Nippon Airlines has suspended all flights to and from Naha airport on the main Okinawa island, in addition to flights from Miyako and Ishigaki islands, according to the newspaper.

Original report: Japan’s meteorological agency forecast a tsunami of up to 9.8 feet.

The earthquake rumbled through Taiwan at 7:58 a.m. local time and could be felt in the capital city of Taipei, according to the AP.

The U.S. Geological Survey said the epicenter of the earthquake was off the coast of Hualien on the eastern side of the island, The New York Times reported. Taiwan’s Central Weather Administration also recorded an aftershock of 6.5 in magnitude, according to the newspaper.

Japanese broadcaster NHK said that tsunami waves nearly a foot high had already started hitting the shore on Yonaguni Island in southern Japan at 9:14 a.m. local time, the Times reported. According to NHK, such waves carry power equal to about 440 pounds, according to the newspaper.

The tsunami began hitting Japan’s southern island groups about 15 minutes after the quake struck near Taiwan, according to the AP. Waves came ashore at Ishigaki island at 9:32 a.m., the Times reported.

The Japan Meteorological Agency added that waves were likely to hit the coasts of Miyako and Yaeyama islands, the news organization reported.

Residents on those islands, including the Okinawa group, were told to leave the coastal areas as soon as possible, according to the Times. NHK reported that tsunamis were expected to hit the islands shortly after 10 a.m. local time with waves reaching 10 feet.

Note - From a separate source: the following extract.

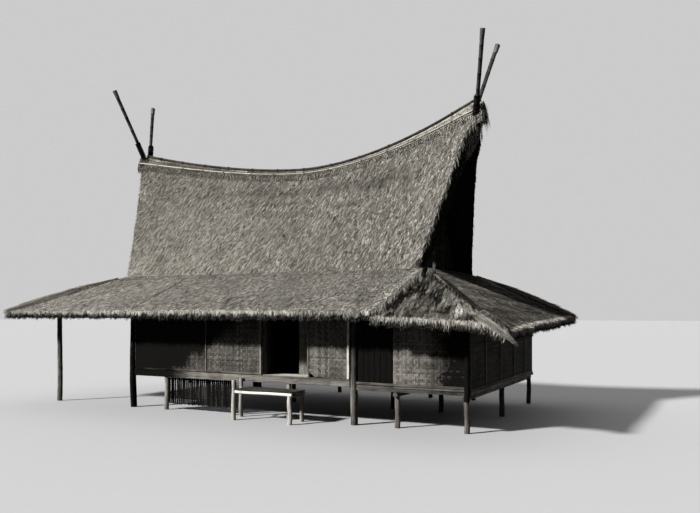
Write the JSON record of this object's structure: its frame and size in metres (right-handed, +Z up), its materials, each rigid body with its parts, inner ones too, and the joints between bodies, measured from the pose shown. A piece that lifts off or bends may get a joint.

Footage from Taiwan television stations showed footage of collapsed buildings in Hualien, according to Reuters. The quake could be felt as far away as Shanghai in mainland China, the news outlet reported.

Taiwan is regularly hit by earthquakes, according to CNN. In 2018, a magnitude 6.2 earthquake hit near Hualien, killing 17 people and injuring more than 300 others, the cable news outlet reported.

Wednesday’s earthquake is the strongest to hit Taiwan since a 7.7 magnitude quake hit 93 miles south of the capital city of Taipei in 1999, CNN reported. The earthquake killed 2,400 people and injured more than 10,000, according to the news outlet.